Всё потерять – и вновь начать с мечты … | страница 41



Наш третий трюм раскидали кого куда. Звучали красивые названия лагпунктов, лагерей, приисков – «Борискин ключ», «Случайный», «Желанный», «Туманный», «Эльген», «Дусканья»… У дальстроевских начальников с воображением было неплохо. Я тогда не знал, что за годы, проведенные на Колыме, придется перебывать (или, правильнее, – пересидеть?) в большинстве лагерей «Дальстроя». На пространствах Северо-Востока СССР фантастически сочетались производительные силы времен строительства египетских пирамид, средневековые производственные отношения, прусская армейская дисциплина, азиатское обесценение человеческой жизни при самых гуманных коммунистических лозунгах. Только со временем до меня дошел страшный смысл картины, созданной в строках одной лагерной песни: Сто тонн золотишка за год дает криминальная трасса. А в год там пускают в расход сто тонн человечьего мяса.

Мне Колыма открылась не сразу.

Лагерь Новый и под тем же названием прииск располагались в 650 километрах от Магадана, немного не доезжая до райцентра Сусуман, при повороте в сторону Мальдяка.

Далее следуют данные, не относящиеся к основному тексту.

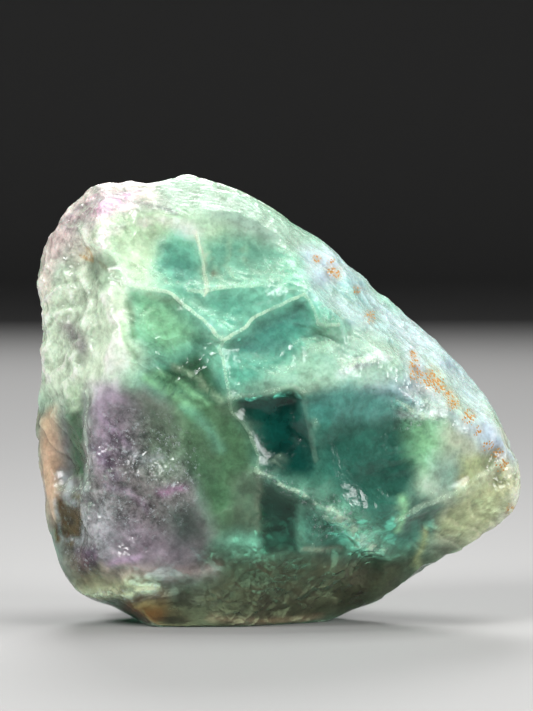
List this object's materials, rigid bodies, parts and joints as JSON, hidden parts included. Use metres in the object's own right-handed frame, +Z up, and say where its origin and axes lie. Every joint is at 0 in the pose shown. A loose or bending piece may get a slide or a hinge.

Тем летом шли беспрерывные дожди, спецмашины для перевозки заключенных с ревом форсировали бурные потоки. Стихия будто из сострадания хотела оттянуть время нашего прибытия на место. К ночи мы добрались до лагеря, нас развели по баракам.

В лагере были две группировки – суки и воры. Воры держались особняком, сплоченно, в то время как между ссученными постоянно возникали разборки. Причиной могло стать неосторожное слово, обида, любой бытовой конфликт, но чаще даже не требовалось повода. Общая озлобленность всех против всех находила выход в поножовщине.

Начальник Нового – фронтовик майор Струнин. После войны многих боевых офицеров посылали на Колыму командовать зонами. Среди них встречались разные люди. Одни вводили в лагерях воинскую дисциплину, слушались сотрудников госбезопасности, перепоручали практическое руководство зоной комендатурам, создаваемым из преданных им лагерников. Другие не находили себе места и, не умея окончательно очерстветь, спивались или под разными предлогами возвращались на материк.

В подчинении нашего лагеря – небольшие лагпункты (участки) в непосредственной близости от шахт, огороженные колючей проволокой.

Я и еще несколько вновь прибывших попадаем в бригаду, работающую в шахте. Шахта неглубокая, от поверхности до нижнего горизонта от 25 до 30 метров. Мы спускаемся по стволу в полутьме, касаясь мокрых пород локтями и головой. Пески вывозим коробами и тачками. Выемочная мощность, то есть толщина золотоносного пласта 1,30 – 1,40 м. Можно представить, каким сгорбленным должен быть человек, толкающий тачку или волокущий короб. Забой освещают светильники. В банки из-под тушенки мы заталкиваем вату из старых телогреек, заливаем соляркой и поджигаем. Теперь тут полутемное царство дыма, угара, чада. Проработав день, человек отхаркивается чернотой почти месяц. Работаем по 8 – 9 часов. План должен быть обязательно выполнен. Если нет – задерживают всю бригаду.